**EXERCISE OBJECTIVE**: Nothing outside the stretch should be returned: give exactly the lines from the line containing "const polishedStone = new" through the line containing "if empty is", including both.

**DATA EXCERPT**:
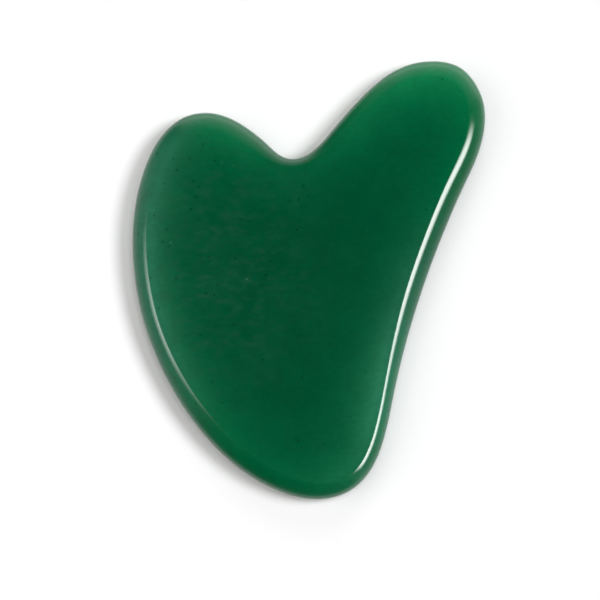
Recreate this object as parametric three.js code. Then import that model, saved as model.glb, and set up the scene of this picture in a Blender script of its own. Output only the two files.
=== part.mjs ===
// A heart-shaped gua sha scraper: one flat plate of polished green stone with a rounded rim.
//
// Millimetres, +Z up. The plate lies on its lower face at z = 0. Its length runs along Y, its
// width along X, and the origin is the middle of its bounding box on that face. The long horn
// reaches to +Y at the right, the round lobe is at the left with the notch between them, and
// the tail points to -Y.

import * as THREE from "three";

// Driving dimensions
const LENGTH = 80;
const WIDTH = 54;
const THICKNESS = 6;
const RIM_RADIUS = THICKNESS / 2; // a full half round, with no straight band between the arcs

// How finely the faceted solid follows its curves
const TURN_PER_FACET = 3.2; // degrees of the outline
const FEWEST_FACETS = 3; // on each curve of the outline
const RIM_FACETS = 12; // from the lower face round to the upper one

const TOP = LENGTH / 2;
const BOTTOM = -LENGTH / 2;
const RIGHT = WIDTH / 2;
const LEFT = -WIDTH / 2;

// The outline at its widest, counter-clockwise from above. Each station is a point of the edge
// and the heading of the edge there, in degrees from +X.
const STATIONS = [
  { name: "horn crest", x: 17.9, y: TOP, heading: 180 },
  { name: "horn tip, inner side", x: 12.7, y: 38.65, heading: 206 },
  { name: "horn flank above the notch", x: 7.0, y: 33.4, heading: 237 },
  { name: "notch, right wall", x: 2.1, y: 23.2, heading: 248.5 },
  { name: "notch bottom", x: -4.4, y: 15.15, heading: 180 },
  { name: "notch, left wall", x: -9.2, y: 17.0, heading: 157 },
  { name: "lobe crest", x: -17.1, y: 19.0, heading: 180 },
  { name: "lobe shoulder", x: -24.5, y: 15.3, heading: 235 },
  { name: "left extreme", x: LEFT, y: 5.3, heading: 270 },
  { name: "upper belly", x: -24.2, y: -8.9, heading: 291 },
  { name: "belly", x: -16.1, y: -22.9, heading: 309.5 },
  { name: "lower belly", x: -0.9, y: -35.8, heading: 331 },
  { name: "tail bottom", x: 14.2, y: BOTTOM, heading: 0 },
  { name: "tail corner", x: 24.6, y: -35.1, heading: 57 },
  { name: "tail, right side", x: 26.6, y: -27.0, heading: 90 },
  { name: "right flank, above the tail", x: 25.8, y: -17.5, heading: 96 },
  { name: "right flank, waist", x: 25.0, y: -1.8, heading: 90 },
  { name: "right flank, below the horn", x: 26.2, y: 18.8, heading: 83.5 },
  { name: "horn, right extreme", x: RIGHT, y: 27.0, heading: 90 },
  { name: "horn shoulder", x: 24.1, y: 36.6, heading: 131 },
];

const radians = THREE.MathUtils.degToRad;

// The turn from one heading to another, in degrees between -180 and 180.
function turnBetween(from, to) {
  return THREE.MathUtils.euclideanModulo(to - from + 180, 360) - 180;
}

// The Bezier curve that leaves one station and reaches the next along their headings. Its
// handles have the length that draws a circular arc when the two headings lie on one.
function curveBetween(from, to) {
  const start = new THREE.Vector2(from.x, from.y);
  const end = new THREE.Vector2(to.x, to.y);
  const turn = Math.abs(radians(turnBetween(from.heading, to.heading)));
  const reach = (start.distanceTo(end) * 2 * Math.tan(turn / 4)) / (3 * Math.sin(turn / 2));
  const ahead = new THREE.Vector2(reach, 0).rotateAround(new THREE.Vector2(), radians(from.heading));
  const behind = new THREE.Vector2(-reach, 0).rotateAround(new THREE.Vector2(), radians(to.heading));
  return new THREE.CubicBezierCurve(start, ahead.add(start), behind.add(end), end);
}

// Points of the whole outline, each with the direction that faces out of the plate there.
function outlinePoints() {
  return STATIONS.flatMap((station, i) => {
    const next = STATIONS[(i + 1) % STATIONS.length];
    const curve = curveBetween(station, next);
    const turn = Math.abs(turnBetween(station.heading, next.heading));
    const facets = Math.max(FEWEST_FACETS, Math.ceil(turn / TURN_PER_FACET));
    return Array.from({ length: facets }, (_, k) => {
      const along = curve.getTangent(k / facets);
      return { at: curve.getPoint(k / facets), out: new THREE.Vector2(along.y, -along.x) };
    });
  });
}

// The plate as rings round the rim, from the edge of the lower face to that of the upper one,
// closed by a flat cap at each end.
function plateGeometry() {
  const outline = outlinePoints();
  const count = outline.length;
  const positions = [];
  const faces = [];
  for (let ring = 0; ring <= RIM_FACETS; ring++) {
    const angle = Math.PI * (ring / RIM_FACETS - 0.5);
    const inset = RIM_RADIUS * (1 - Math.cos(angle));
    const height = RIM_RADIUS * (1 + Math.sin(angle));
    for (const { at, out } of outline) {
      positions.push(at.x - inset * out.x, at.y - inset * out.y, height);
    }
  }
  for (let ring = 0; ring < RIM_FACETS; ring++) {
    for (let i = 0; i < count; i++) {
      const below = ring * count + i;
      const belowNext = ring * count + ((i + 1) % count);
      faces.push(below, belowNext, belowNext + count);
      faces.push(below, belowNext + count, below + count);
    }
  }
  const faceEdge = outline.map(({ at, out }) => at.clone().addScaledVector(out, -RIM_RADIUS));
  for (const [a, b, c] of THREE.ShapeUtils.triangulateShape(faceEdge, [])) {
    const upper = RIM_FACETS * count;
    faces.push(a, c, b);
    faces.push(upper + a, upper + b, upper + c);
  }
  const geometry = new THREE.BufferGeometry();
  geometry.setAttribute("position", new THREE.Float32BufferAttribute(positions, 3));
  geometry.setIndex(faces);
  geometry.computeVertexNormals();
  return geometry;
}

const polishedStone = new THREE.MeshStandardMaterial({
  name: "polished green stone",
  color: 0x005834,
  roughness: 0.12,
  metalness: 0,
});

const stonePlate = new THREE.Mesh(plateGeometry(), polishedStone);
stonePlate.name = "stone_plate";

const guaSha = new THREE.Group();
guaSha.name = "gua_sha_scraper";
guaSha.add(stonePlate);

export default guaSha;
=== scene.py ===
"""A heart-shaped gua sha scraper of polished green stone, on a pale floor under soft light."""

import math

import bpy
import numpy as np
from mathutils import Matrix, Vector, geometry


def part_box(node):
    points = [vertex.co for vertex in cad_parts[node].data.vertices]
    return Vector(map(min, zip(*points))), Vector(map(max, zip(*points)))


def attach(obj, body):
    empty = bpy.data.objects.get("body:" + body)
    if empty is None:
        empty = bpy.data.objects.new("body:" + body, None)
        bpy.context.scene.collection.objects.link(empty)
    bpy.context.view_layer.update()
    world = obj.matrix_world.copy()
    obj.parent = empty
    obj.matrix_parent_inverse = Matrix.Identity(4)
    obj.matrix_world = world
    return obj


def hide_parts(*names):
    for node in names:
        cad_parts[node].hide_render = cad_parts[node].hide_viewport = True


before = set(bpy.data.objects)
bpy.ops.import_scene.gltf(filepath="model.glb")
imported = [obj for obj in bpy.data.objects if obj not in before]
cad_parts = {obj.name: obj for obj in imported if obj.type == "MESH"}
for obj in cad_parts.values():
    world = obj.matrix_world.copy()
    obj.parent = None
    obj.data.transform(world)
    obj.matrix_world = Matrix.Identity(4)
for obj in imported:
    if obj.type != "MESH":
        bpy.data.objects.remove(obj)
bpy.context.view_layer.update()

MM = 0.001
NODE = "stone_plate"

# ---------------------------------------------------------------- camera, floor and light

VIEW_AZIMUTH = math.radians(18)
VIEW_ELEVATION = math.radians(81)
VIEW_DISTANCE = 0.5  # metres from what the camera looks at
LENS_MM = 173.75
SENSOR_MM = 36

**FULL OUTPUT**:
const polishedStone = new THREE.MeshStandardMaterial({
  name: "polished green stone",
  color: 0x005834,
  roughness: 0.12,
  metalness: 0,
});

const stonePlate = new THREE.Mesh(plateGeometry(), polishedStone);
stonePlate.name = "stone_plate";

const guaSha = new THREE.Group();
guaSha.name = "gua_sha_scraper";
guaSha.add(stonePlate);

export default guaSha;
=== scene.py ===
"""A heart-shaped gua sha scraper of polished green stone, on a pale floor under soft light."""

import math

import bpy
import numpy as np
from mathutils import Matrix, Vector, geometry


def part_box(node):
    points = [vertex.co for vertex in cad_parts[node].data.vertices]
    return Vector(map(min, zip(*points))), Vector(map(max, zip(*points)))


def attach(obj, body):
    empty = bpy.data.objects.get("body:" + body)
    if empty is None:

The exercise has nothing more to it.